> _Written exercise_
Look below for the line containing "bounds are centred." and the line containing "for node in"; repeat exactly those two lines and all lines between them, and nothing else.
-- BEGIN Stored data --
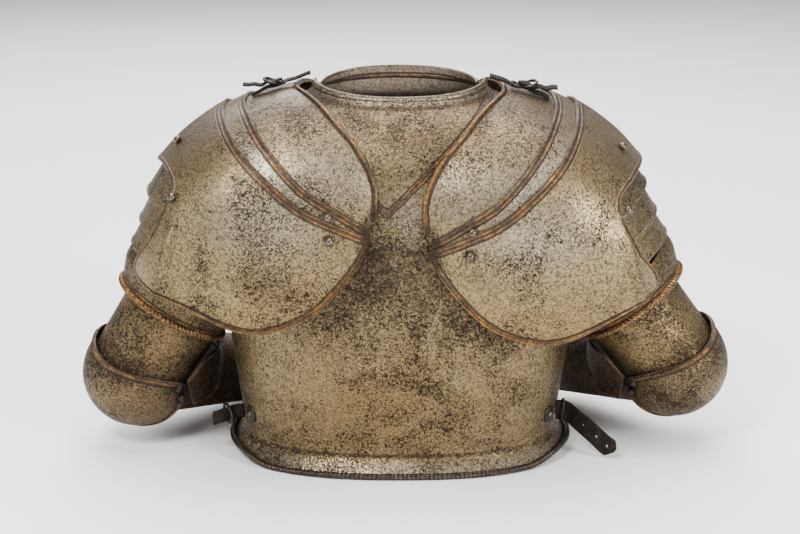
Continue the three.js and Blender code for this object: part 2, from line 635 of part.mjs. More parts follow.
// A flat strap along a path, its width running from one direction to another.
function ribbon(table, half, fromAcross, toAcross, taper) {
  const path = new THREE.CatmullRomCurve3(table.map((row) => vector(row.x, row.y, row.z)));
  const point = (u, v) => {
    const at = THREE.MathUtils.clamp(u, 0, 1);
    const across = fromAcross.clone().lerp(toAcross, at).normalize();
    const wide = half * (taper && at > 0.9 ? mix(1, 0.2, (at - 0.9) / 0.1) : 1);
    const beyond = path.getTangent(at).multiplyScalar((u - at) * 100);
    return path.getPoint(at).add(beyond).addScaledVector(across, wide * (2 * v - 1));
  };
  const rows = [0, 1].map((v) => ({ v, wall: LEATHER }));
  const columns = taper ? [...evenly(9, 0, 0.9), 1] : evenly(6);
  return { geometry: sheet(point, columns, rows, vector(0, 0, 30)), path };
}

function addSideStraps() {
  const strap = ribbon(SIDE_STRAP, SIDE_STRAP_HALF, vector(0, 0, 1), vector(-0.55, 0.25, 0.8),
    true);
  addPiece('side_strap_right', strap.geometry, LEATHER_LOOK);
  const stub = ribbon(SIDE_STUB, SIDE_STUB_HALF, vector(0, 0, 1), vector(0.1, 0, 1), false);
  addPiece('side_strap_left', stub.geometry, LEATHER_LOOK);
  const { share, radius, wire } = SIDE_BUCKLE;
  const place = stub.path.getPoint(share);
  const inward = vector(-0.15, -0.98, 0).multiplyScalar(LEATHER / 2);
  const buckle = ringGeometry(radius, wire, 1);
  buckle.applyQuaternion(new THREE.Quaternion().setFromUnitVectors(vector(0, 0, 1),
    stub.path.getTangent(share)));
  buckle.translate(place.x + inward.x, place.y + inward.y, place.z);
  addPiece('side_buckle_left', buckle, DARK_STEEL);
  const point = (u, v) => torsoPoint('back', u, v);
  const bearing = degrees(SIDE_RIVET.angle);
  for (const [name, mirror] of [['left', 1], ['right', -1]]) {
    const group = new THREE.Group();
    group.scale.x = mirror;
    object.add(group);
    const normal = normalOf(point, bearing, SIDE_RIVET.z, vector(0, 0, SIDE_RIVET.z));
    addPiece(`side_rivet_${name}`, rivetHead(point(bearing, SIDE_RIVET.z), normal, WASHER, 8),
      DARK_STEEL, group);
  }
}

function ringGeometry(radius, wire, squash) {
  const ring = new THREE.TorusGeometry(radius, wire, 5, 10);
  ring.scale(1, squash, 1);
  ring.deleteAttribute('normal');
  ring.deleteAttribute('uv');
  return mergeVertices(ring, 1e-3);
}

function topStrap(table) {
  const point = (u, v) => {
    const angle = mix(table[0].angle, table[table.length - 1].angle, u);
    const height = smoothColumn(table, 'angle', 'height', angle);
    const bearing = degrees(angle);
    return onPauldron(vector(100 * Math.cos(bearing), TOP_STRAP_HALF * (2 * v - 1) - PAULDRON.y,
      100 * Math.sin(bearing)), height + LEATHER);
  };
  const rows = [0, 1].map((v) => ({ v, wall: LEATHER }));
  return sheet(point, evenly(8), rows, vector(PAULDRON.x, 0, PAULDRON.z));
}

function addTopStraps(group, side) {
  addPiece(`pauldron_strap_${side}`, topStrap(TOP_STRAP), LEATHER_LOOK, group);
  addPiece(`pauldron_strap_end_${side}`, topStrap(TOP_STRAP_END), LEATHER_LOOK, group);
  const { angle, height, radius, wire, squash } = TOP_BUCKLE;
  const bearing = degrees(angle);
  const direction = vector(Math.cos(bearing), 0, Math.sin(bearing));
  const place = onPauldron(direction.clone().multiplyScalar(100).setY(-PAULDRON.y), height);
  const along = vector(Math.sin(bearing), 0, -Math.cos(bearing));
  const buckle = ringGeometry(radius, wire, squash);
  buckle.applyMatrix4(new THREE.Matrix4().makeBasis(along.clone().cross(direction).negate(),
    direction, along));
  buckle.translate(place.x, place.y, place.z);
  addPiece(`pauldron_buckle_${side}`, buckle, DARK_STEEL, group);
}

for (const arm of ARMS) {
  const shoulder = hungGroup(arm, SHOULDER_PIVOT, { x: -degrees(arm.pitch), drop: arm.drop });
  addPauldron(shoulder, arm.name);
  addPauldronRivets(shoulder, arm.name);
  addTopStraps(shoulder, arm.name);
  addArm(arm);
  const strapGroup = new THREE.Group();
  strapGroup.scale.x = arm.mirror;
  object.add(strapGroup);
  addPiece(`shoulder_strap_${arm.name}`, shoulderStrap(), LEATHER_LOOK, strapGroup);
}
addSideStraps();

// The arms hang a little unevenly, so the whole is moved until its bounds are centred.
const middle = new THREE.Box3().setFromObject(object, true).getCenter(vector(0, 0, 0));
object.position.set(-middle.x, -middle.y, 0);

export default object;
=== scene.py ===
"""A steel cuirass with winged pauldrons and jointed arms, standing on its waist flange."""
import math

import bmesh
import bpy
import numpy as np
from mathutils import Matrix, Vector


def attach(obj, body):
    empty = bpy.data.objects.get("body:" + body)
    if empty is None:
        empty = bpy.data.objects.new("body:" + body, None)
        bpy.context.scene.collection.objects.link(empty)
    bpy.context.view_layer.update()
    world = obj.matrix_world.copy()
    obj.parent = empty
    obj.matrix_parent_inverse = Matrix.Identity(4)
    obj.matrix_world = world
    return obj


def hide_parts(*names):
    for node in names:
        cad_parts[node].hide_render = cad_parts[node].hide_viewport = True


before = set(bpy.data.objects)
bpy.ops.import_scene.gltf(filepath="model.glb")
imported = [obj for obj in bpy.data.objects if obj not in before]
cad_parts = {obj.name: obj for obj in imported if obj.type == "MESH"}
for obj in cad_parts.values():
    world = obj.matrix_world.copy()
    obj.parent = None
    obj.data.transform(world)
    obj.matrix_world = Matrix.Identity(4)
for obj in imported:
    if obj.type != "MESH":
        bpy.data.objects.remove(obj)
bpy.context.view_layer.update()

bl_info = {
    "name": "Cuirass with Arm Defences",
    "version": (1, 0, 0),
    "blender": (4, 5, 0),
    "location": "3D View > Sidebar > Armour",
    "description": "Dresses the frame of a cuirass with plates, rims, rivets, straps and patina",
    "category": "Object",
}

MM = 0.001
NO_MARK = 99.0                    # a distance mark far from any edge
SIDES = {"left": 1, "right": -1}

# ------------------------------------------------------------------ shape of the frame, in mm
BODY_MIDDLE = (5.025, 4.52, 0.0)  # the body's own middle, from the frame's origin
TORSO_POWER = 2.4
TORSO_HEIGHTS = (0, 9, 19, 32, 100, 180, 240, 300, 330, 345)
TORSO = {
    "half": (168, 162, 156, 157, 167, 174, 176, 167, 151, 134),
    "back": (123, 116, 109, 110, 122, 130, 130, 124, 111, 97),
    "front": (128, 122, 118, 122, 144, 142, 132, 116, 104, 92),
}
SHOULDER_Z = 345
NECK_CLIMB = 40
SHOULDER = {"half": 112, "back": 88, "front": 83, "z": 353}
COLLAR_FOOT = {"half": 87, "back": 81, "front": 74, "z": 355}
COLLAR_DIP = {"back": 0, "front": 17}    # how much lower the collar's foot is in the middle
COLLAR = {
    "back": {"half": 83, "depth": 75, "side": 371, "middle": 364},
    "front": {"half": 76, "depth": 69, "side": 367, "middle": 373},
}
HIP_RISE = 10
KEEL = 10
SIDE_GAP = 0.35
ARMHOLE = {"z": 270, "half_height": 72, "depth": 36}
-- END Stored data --
> _Response below_
// The arms hang a little unevenly, so the whole is moved until its bounds are centred.
const middle = new THREE.Box3().setFromObject(object, true).getCenter(vector(0, 0, 0));
object.position.set(-middle.x, -middle.y, 0);

export default object;
=== scene.py ===
"""A steel cuirass with winged pauldrons and jointed arms, standing on its waist flange."""
import math

import bmesh
import bpy
import numpy as np
from mathutils import Matrix, Vector


def attach(obj, body):
    empty = bpy.data.objects.get("body:" + body)
    if empty is None:
        empty = bpy.data.objects.new("body:" + body, None)
        bpy.context.scene.collection.objects.link(empty)
    bpy.context.view_layer.update()
    world = obj.matrix_world.copy()
    obj.parent = empty
    obj.matrix_parent_inverse = Matrix.Identity(4)
    obj.matrix_world = world
    return obj


def hide_parts(*names):
    for node in names:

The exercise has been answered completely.